### Objective
Wherever the word "manifold" appears in a line, extract that line.
══════════════════════════════
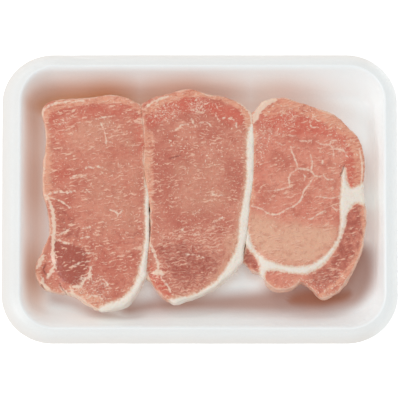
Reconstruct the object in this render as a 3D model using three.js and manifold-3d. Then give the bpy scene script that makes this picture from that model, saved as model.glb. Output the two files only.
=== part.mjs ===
// Meat tray pack: three boneless loin chops side by side in a moulded white foam tray.
// Millimetres, +Z up, +X along the tray's long side, +Y to its back edge.
// The origin is the middle of the tray's flat underside.
import * as THREE from "three";
import { mergeVertices } from "three/addons/utils/BufferGeometryUtils.js";
import Module from "manifold-3d";

const wasm = await Module();
wasm.setup();

// Tray: the lip line is the crest where the inner wall turns over into the rim.
const lipHalfX = 108;
const lipHalfY = 78.6;
const lipRadius = 21;
const trayHeight = 27;
const floorThickness = 3;
const wallRunEnd = 8.2; // how far an end wall leans out between the floor and the lip
const wallRunSide = 12.4; // the same for the front and back walls
const floorFillet = 5;
const rimWidthEnd = 9.4;
const rimWidthSide = 8.4;
const rimDrop = 7.6; // the rim's outer edge hangs this far below the lip
const sheetThickness = 3; // foam thickness in the wall and the rim
const trimShift = 1.7; // the rim is trimmed off centre, so it is wider on the left
const cornerSteps = 8;

// Chops: each is one slice with flat cut faces and the muscle's own rounded side.
const chopThickness = 18;
const restGap = 0.3; // chops lie this far above the tray's floor
const tissueGap = 0.3; // between lean, fat and the smaller muscles
const outlineSteps = 76;
const faceRings = [0.22, 0.44, 0.64, 0.82];
const edgeCrown = 0.8; // the middle of a cut face stands this much above its edge

// How far the side stands inside the slice's widest outline, against the height from the bottom face.
// Heights above the middle are counted down from the top face instead.
const topEdge = [
  { inset: 2.8, below: 0 },
  { inset: 1.5, below: 0.5 },
  { inset: 0.7, below: 1.9 },
  { inset: 0.2, below: 4.6 },
];
const bottomEdge = [
  { inset: 0, above: 9 },
  { inset: 0.6, above: 4 },
  { inset: 1.6, above: 1.3 },
  { inset: 3.2, above: 0 },
];

// Outlines are hand-picked points round each slice's own middle, joined by a smooth curve.
// sinks are places where a smaller muscle lies lower than the main cut face.
const leftChop = {
  at: [-62, -1.5],
  outline: [
    [-32, 54.5], [-29.5, 58.5], [-22.5, 61], [-6, 62.5], [9, 64.5], [19.5, 62],
    [26, 57.5], [27.8, 49], [29, 35], [28.5, 24.5], [29.5, 14], [31, 5],
    [31.5, -7], [31.5, -22], [30.5, -32], [29, -41], [27.5, -50], [22.5, -58],
    [18.5, -62], [4.5, -65.5], [-2, -63], [-9, -58], [-15, -55.3], [-22.5, -54.5],
    [-30.5, -51.5], [-34.5, -45.5], [-35, -37.5], [-31, -29], [-28, -21.5],
    [-27.5, -14], [-29, -2.5], [-31, 7.5], [-30.8, 24.5], [-29.5, 35], [-30.5, 46],
  ],
  fatInner: [
    [28.5, 24], [28.5, 7.5], [29.2, -7.5], [29, -21], [28.2, -31.5], [26.8, -39.5],
    [24.8, -46.5], [21.8, -52.5], [18, -57], [12.5, -60.3], [6, -62.2], [0, -66],
  ],
  sideSeam: [
    [-34, 7], [-29.5, 3], [-26.5, -2.5], [-24.5, -11.5], [-24.5, -21],
    [-24, -31], [-23.5, -38], [-21, -45.5], [-17, -50.5], [-14, -60],
  ],
  sinks: [
    { at: [-31, -38], reach: 9, depth: 4.5 },
    { at: [-24, -51], reach: 8, depth: 3 },
    { at: [2, 20], reach: 26, depth: 0.5 },
  ],
};
const middleChop = {
  at: [-1, 2],
  outline: [
    [-33, 51.5], [-30.8, 56.5], [-24.5, 59.5], [-16.5, 61.5], [-4.5, 64],
    [8.5, 61], [19, 59], [27.5, 54.5], [31, 48], [32.5, 41.5], [32.5, 28.5],
    [32, 7.5], [30, -7.5], [28.5, -22.5], [26.5, -34.5], [23, -44], [13, -53],
    [2.5, -59.5], [-9, -63], [-13.5, -64.5], [-20, -61.5], [-26.5, -53],
    [-30, -47], [-30.2, -40], [-28.8, -32.5], [-28, -25.5], [-28, -12.5],
    [-29, -1.5], [-31, 10.5], [-32, 21], [-31.5, 30], [-32, 41],
  ],
  fatInner: [
    [33, 46], [30, 39], [29, 30], [29, 12], [28, 3], [26.5, -6], [24.6, -16.5],
    [24.2, -25.5], [21.5, -35], [16.5, -44], [11.5, -50.5], [3, -57],
    [-4.5, -60.8], [-12, -62], [-20, -64],
  ],
  sideSeam: [
    [-32, -22], [-29, -28.5], [-26.5, -34.5], [-23.5, -40.5], [-20.5, -48],
    [-16.5, -56], [-14, -61], [-11, -70],
  ],
  sinks: [
    { at: [-28, -44], reach: 8, depth: 2.6 },
    { at: [-8, 8], reach: 22, depth: 0.6 },
  ],
};
const rightChop = {
  at: [63, 1.5],
  outline: [
    [-31, 48.5], [-26.5, 56.5], [-21.5, 58.5], [-13, 59.5], [-5, 57], [8.5, 52.5],
    [19, 47.5], [26, 40.5], [30.5, 36], [33.5, 29], [35.3, 19.5], [34.8, 9.5],
    [34.3, 1], [35.5, -9], [35.5, -19], [33.5, -31], [29.5, -41.5], [21, -54.5],
    [10, -60.8], [3, -55], [-3, -51.5], [-8, -55], [-16.5, -56.5], [-23, -53],
    [-26.3, -47], [-33, -44], [-36.2, -38], [-36, -31], [-34.3, -22], [-33, -4],
    [-30.5, 14], [-30.5, 32],
  ],
  seamInner: [
    [-40, -14], [-34.5, -20], [-32, -29], [-26, -36.6], [-16.5, -41],
    [-6, -42.6], [4.5, -40.6], [12, -34.6], [17, -26], [19.4, -16.5],
    [20, -6], [21, 3], [21.3, 10], [22.2, 17],
  ],
  branchUpper: [[23.6, 16.5], [24.2, 9], [27, 4.5], [31, 6], [40, 11.5]],
  branchLower: [[40, -5.5], [34, -5], [29.5, -4.6]],
  seamOuter: [
    [25.2, -9.5], [23, -18], [20, -27], [15, -35.5], [8.5, -42.5], [-1, -46.8],
    [-10.5, -46], [-19, -44.6], [-23.8, -45.4], [-25.2, -51],
  ],
  seamNotch: [[-28, -51], [-27.2, -44], [-28.6, -38], [-31.5, -34], [-35, -30.5], [-40, -26]],
  sinks: [
    { at: [-34, -38], reach: 8, depth: 4 },
    { at: [-6, -24], reach: 18, depth: 0.6 },
    { at: [14, -52], reach: 12, depth: 1.2 },
  ],
};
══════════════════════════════
### Full output
Reconstruct the object in this render as a 3D model using three.js and manifold-3d. Then give the bpy scene script that makes this picture from that model, saved as model.glb. Output the two files only.
import Module from "manifold-3d";